Correlating reductive vanadium oxide transformations with electrochemical N2 activation and ammonia formation†
Abstract
The electrochemical reduction of nitrogen to ammonia (E-NRR) could become an environmentally friendly approach, yet its molecular-scale reaction mechanisms remain difficult to elucidate. Here, we use in situ electrochemical infrared reflection–absorption spectroscopy (EC-IRRAS) to examine vanadium oxide electrodes in neutral aqueous electrolyte (pH 7). Ex situ XPS reveals that the vanadium oxide electrode initially consists predominantly of V5+ species in the form of V2O5. However, in neutral aqueous electrolyte (pH 7), the surface evolves into anionic ortho-, meta-, and polyvanadate species at potentials above +0.6 V vs.

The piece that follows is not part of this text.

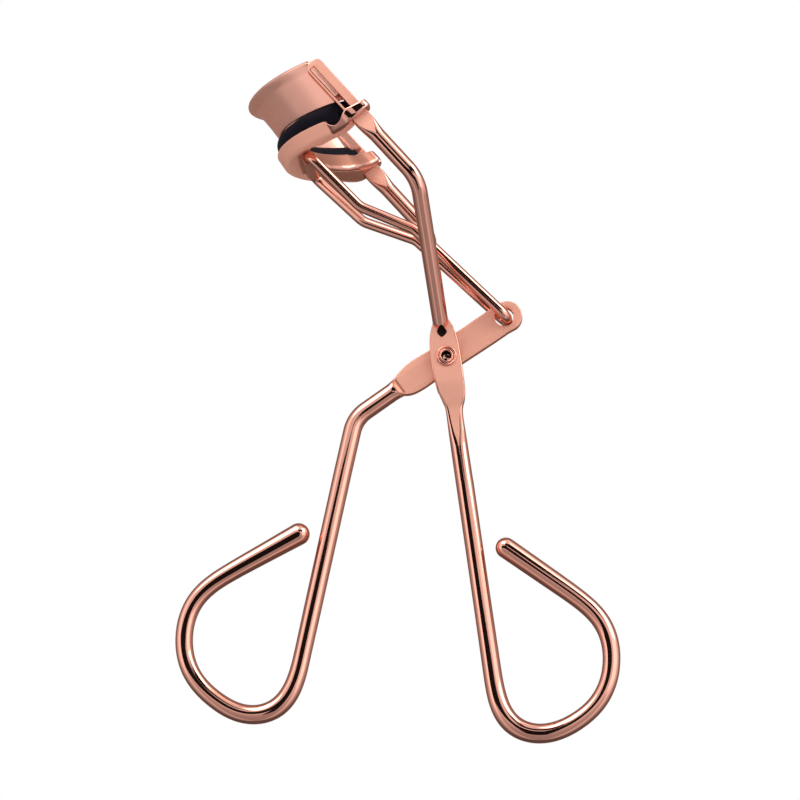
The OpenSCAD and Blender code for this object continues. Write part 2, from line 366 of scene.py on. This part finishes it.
def plating(name, base, rough, grain, stretch=(1, 1, 1), wear=.06, bump=.02, mottle=.05, metal=1.):
    """rose-gold plating: colour, roughness and height all vary with noise in object space"""
    m = bpy.data.materials.new(name)
    m.use_nodes = True
    k = Nodes(m.node_tree)
    b = m.node_tree.nodes["Principled BSDF"]
    tc = k.new("TexCoord")
    mp = k.new("Mapping")
    mp.inputs["Scale"].default_value = stretch
    k.link(tc.outputs["Object"], mp.inputs[0])
    big = k.noise(tc.outputs["Object"], 140, 3, .55)
    fine = k.noise(mp.outputs[0], grain, 4, .65)
    scratch = k.noise(mp.outputs[0], grain * 3.1, 2, .5, .4)
    col = k.new("Mix", data_type="RGBA", blend_type="MIX")
    col.inputs["A"].default_value = (*[c * (1 - mottle) for c in base], 1)
    col.inputs["B"].default_value = (*[min(1, c * (1 + mottle)) for c in base], 1)
    k.link(k.ramp(big, [(.3, 0.), (.7, 1.)]), col.inputs["Factor"])
    k.link(col.outputs["Result"], b.inputs["Base Color"])
    b.inputs["Metallic"].default_value = metal
    b.inputs["Specular Tint"].default_value = (.95, .55, .42, 1)
    r = k.math("ADD", k.math("MULTIPLY", fine, wear), rough - wear / 2)
    r = k.math("ADD", r, k.math("MULTIPLY", k.ramp(big, [(.55, 0.), (.75, 1.)]), wear * .5), True)
    k.link(r, b.inputs["Roughness"])
    h = k.math("ADD", k.math("MULTIPLY", fine, .7), k.math("MULTIPLY", scratch, .3))
    bp = k.new("Bump", i_Strength=bump, i_Distance=.0002)
    k.link(h, bp.inputs["Height"])
    k.link(bp.outputs[0], b.inputs["Normal"])
    return m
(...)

RHE. Upon cathodic sweeping these anionic vanadates undergo progressive reduction toward V2O4. In an N2 saturated electrolyte, subsequent reduction and redeposition of these anionic vanadates remove a distinct vanadyl (V4+O) feature – likely associated with an undercoordinated site, i.e. oxygen vacancies or grain boundaries – while the appearance of a broad, red-shifted band suggests the formation of vanadyl intermediates that interact with N2. Crucially, we find that ammonia (or ammonium) formation initiates at −0.28 V versus RHE, coinciding with a phase transition from V2O4 to V2O3 and continues until this transition completes. This onset is accompanied by the appearance of adsorbed N2 at −0.28 to −0.38 V versus RHE, indicating an associative mechanism. Overall, these findings emphasize the pivotal role of transient redox transitions (V5+ → V4+ → V3+) in enabling N2 activation – beyond the static presence of V2O3 alone – and highlight the promise of vanadium oxides as dynamic platforms for E-NRR.